Natural killer cells are professional killer cells, but need guidance from antibodies to target their weapons against the infected cells. What's cool about the adaptive immune system is that both T and B cells become memory cells and provide immune defense for a long time.
Memory T and B cells survive for years and are able to defend against the same pathogen during second exposure much better than the untrained lymphocytes. So the second time you encounter the same virus, your memory B cells will quickly stimulate to produce much higher levels and quality of antibodies. Similarly, memory T cells provide quick and robust protection especially if they're within the sight of virus entry. Some B cells become plasma cells, which secrete tons of antibodies for years.
If you were vaccinated as a child, you are likely to have antibodies to the vaccine antigens decades later. Antibodies will bind to the invading pathogen immediately and block their further spread.
Serological assays detect the level of antibodies to various pathogens and is a good indicator of your previous exposure to pathogen or vaccination. How long the antibody lasts depends on the type of pathogens; measles antibodies last for decades, for common cold coronaviruses, 1 to 2 years. However, you still have memory B cells and T cells that can reignite antibody and killer cells during the second exposure. You're still much better off than when you were naive to the pathogen.
However, the safest and the most reliable way to achieve immunity is through vaccination. Vaccines are designed to trigger robust and long lasting immunity, superior to that achieved by natural infection. It is the only safe way to develop herd immunity. Herd immunity refers to the protection achieved at the population level if enough people are immune to a given pathogen.

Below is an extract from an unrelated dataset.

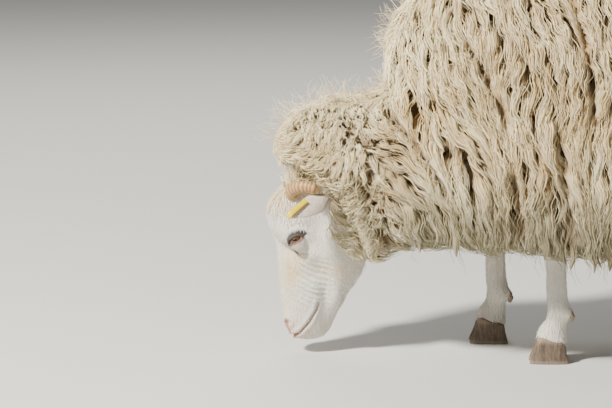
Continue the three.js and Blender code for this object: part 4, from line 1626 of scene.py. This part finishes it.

For highly infectious viruses like SARS CoV-two, the majority of people in the population must be immune in order to confer protective herd immunity against those who are not yet immunized. There are over 100 vaccine candidates against SARS CoV-2.
We hope that some of these will provide durable and effective immunity. Mediated by both antibodies and T cells to help us stop the spread of COVID-19. Thank you for listening.